## STATED EXERCISE:
The complete listing should be restated exactly.

START DATASET EXTRACT

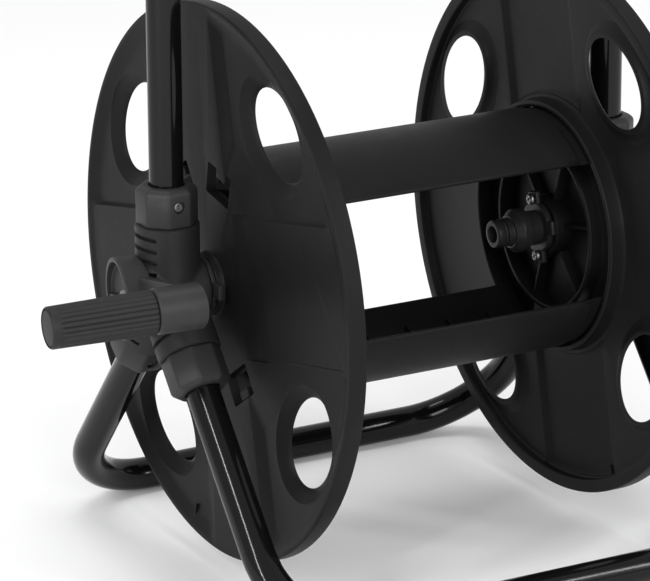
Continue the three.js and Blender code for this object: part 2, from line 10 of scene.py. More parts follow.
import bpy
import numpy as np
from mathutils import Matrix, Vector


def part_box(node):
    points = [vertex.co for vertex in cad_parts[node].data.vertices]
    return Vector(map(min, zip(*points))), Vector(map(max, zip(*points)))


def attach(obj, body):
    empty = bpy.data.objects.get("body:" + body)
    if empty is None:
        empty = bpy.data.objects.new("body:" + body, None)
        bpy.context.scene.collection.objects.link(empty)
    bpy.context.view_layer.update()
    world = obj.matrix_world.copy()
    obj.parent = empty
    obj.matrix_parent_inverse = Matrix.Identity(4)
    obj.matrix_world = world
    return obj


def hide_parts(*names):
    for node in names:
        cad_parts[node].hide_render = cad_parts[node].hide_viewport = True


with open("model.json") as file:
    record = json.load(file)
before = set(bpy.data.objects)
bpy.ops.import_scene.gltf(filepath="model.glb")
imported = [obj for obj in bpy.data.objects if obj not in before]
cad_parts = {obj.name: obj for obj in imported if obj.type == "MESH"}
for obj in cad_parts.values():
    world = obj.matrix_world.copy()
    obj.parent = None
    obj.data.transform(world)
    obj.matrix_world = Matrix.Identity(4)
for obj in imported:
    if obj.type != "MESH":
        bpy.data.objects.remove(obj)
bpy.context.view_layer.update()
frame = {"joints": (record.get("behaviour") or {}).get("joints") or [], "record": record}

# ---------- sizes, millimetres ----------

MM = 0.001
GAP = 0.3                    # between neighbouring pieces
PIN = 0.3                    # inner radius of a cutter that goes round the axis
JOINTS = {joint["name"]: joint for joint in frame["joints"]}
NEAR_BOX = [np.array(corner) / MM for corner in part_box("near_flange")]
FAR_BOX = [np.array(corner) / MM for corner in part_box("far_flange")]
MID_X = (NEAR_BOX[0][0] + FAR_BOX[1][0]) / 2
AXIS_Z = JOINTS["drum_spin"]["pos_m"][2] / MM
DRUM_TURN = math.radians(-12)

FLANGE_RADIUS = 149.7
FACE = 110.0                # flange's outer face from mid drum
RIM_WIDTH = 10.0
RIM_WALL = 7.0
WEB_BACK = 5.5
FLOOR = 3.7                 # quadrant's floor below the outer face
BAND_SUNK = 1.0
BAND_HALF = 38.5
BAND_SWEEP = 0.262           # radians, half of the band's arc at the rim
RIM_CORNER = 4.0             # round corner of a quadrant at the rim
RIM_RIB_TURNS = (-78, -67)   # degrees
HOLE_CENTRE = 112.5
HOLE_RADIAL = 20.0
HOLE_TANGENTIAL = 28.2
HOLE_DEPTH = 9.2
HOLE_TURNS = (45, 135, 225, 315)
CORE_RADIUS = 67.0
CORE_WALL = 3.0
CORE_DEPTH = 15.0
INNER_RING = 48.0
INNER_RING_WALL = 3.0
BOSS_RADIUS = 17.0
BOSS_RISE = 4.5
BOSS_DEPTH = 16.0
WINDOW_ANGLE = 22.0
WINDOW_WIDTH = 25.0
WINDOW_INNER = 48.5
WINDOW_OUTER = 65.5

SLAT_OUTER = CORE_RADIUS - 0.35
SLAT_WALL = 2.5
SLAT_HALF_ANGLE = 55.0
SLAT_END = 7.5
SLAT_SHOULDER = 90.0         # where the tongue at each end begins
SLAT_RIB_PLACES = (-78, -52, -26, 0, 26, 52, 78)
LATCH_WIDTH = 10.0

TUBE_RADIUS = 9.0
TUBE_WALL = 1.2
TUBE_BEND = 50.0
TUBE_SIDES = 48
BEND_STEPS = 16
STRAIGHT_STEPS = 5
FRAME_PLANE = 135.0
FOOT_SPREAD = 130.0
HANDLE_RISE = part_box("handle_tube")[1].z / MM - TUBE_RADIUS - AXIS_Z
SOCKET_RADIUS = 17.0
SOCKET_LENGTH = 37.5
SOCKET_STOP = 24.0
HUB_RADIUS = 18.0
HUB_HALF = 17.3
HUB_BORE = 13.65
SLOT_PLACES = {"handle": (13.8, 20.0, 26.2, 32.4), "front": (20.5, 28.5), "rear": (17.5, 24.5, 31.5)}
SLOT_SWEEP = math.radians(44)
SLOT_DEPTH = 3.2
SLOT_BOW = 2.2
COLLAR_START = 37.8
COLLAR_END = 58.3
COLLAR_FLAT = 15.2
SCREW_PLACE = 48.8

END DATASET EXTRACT

## EXERCISE RESPONSE:
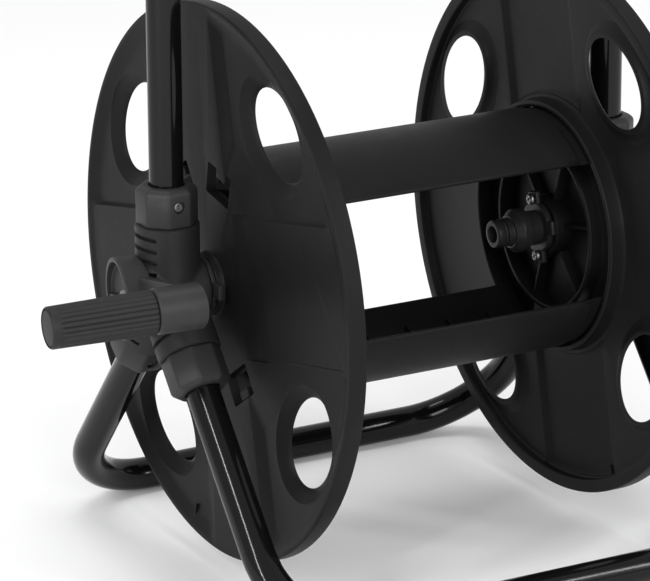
Continue the three.js and Blender code for this object: part 2, from line 10 of scene.py. More parts follow.
import bpy
import numpy as np
from mathutils import Matrix, Vector


def part_box(node):
    points = [vertex.co for vertex in cad_parts[node].data.vertices]
    return Vector(map(min, zip(*points))), Vector(map(max, zip(*points)))


def attach(obj, body):
    empty = bpy.data.objects.get("body:" + body)
    if empty is None:
        empty = bpy.data.objects.new("body:" + body, None)
        bpy.context.scene.collection.objects.link(empty)
    bpy.context.view_layer.update()
    world = obj.matrix_world.copy()
    obj.parent = empty
    obj.matrix_parent_inverse = Matrix.Identity(4)
    obj.matrix_world = world
    return obj


def hide_parts(*names):
    for node in names:
        cad_parts[node].hide_render = cad_parts[node].hide_viewport = True


with open("model.json") as file:
    record = json.load(file)
before = set(bpy.data.objects)
bpy.ops.import_scene.gltf(filepath="model.glb")
imported = [obj for obj in bpy.data.objects if obj not in before]
cad_parts = {obj.name: obj for obj in imported if obj.type == "MESH"}
for obj in cad_parts.values():
    world = obj.matrix_world.copy()
    obj.parent = None
    obj.data.transform(world)
    obj.matrix_world = Matrix.Identity(4)
for obj in imported:
    if obj.type != "MESH":
        bpy.data.objects.remove(obj)
bpy.context.view_layer.update()
frame = {"joints": (record.get("behaviour") or {}).get("joints") or [], "record": record}

# ---------- sizes, millimetres ----------

MM = 0.001
GAP = 0.3                    # between neighbouring pieces
PIN = 0.3                    # inner radius of a cutter that goes round the axis
JOINTS = {joint["name"]: joint for joint in frame["joints"]}
NEAR_BOX = [np.array(corner) / MM for corner in part_box("near_flange")]
FAR_BOX = [np.array(corner) / MM for corner in part_box("far_flange")]
MID_X = (NEAR_BOX[0][0] + FAR_BOX[1][0]) / 2
AXIS_Z = JOINTS["drum_spin"]["pos_m"][2] / MM
DRUM_TURN = math.radians(-12)

FLANGE_RADIUS = 149.7
FACE = 110.0                # flange's outer face from mid drum
RIM_WIDTH = 10.0
RIM_WALL = 7.0
WEB_BACK = 5.5
FLOOR = 3.7                 # quadrant's floor below the outer face
BAND_SUNK = 1.0
BAND_HALF = 38.5
BAND_SWEEP = 0.262           # radians, half of the band's arc at the rim
RIM_CORNER = 4.0             # round corner of a quadrant at the rim
RIM_RIB_TURNS = (-78, -67)   # degrees
HOLE_CENTRE = 112.5
HOLE_RADIAL = 20.0
HOLE_TANGENTIAL = 28.2
HOLE_DEPTH = 9.2
HOLE_TURNS = (45, 135, 225, 315)
CORE_RADIUS = 67.0
CORE_WALL = 3.0
CORE_DEPTH = 15.0
INNER_RING = 48.0
INNER_RING_WALL = 3.0
BOSS_RADIUS = 17.0
BOSS_RISE = 4.5
BOSS_DEPTH = 16.0
WINDOW_ANGLE = 22.0
WINDOW_WIDTH = 25.0
WINDOW_INNER = 48.5
WINDOW_OUTER = 65.5

SLAT_OUTER = CORE_RADIUS - 0.35
SLAT_WALL = 2.5
SLAT_HALF_ANGLE = 55.0
SLAT_END = 7.5
SLAT_SHOULDER = 90.0         # where the tongue at each end begins
SLAT_RIB_PLACES = (-78, -52, -26, 0, 26, 52, 78)
LATCH_WIDTH = 10.0

TUBE_RADIUS = 9.0
TUBE_WALL = 1.2
TUBE_BEND = 50.0
TUBE_SIDES = 48
BEND_STEPS = 16
STRAIGHT_STEPS = 5
FRAME_PLANE = 135.0
FOOT_SPREAD = 130.0
HANDLE_RISE = part_box("handle_tube")[1].z / MM - TUBE_RADIUS - AXIS_Z
SOCKET_RADIUS = 17.0
SOCKET_LENGTH = 37.5
SOCKET_STOP = 24.0
HUB_RADIUS = 18.0
HUB_HALF = 17.3
HUB_BORE = 13.65
SLOT_PLACES = {"handle": (13.8, 20.0, 26.2, 32.4), "front": (20.5, 28.5), "rear": (17.5, 24.5, 31.5)}
SLOT_SWEEP = math.radians(44)
SLOT_DEPTH = 3.2
SLOT_BOW = 2.2
COLLAR_START = 37.8
COLLAR_END = 58.3
COLLAR_FLAT = 15.2
SCREW_PLACE = 48.8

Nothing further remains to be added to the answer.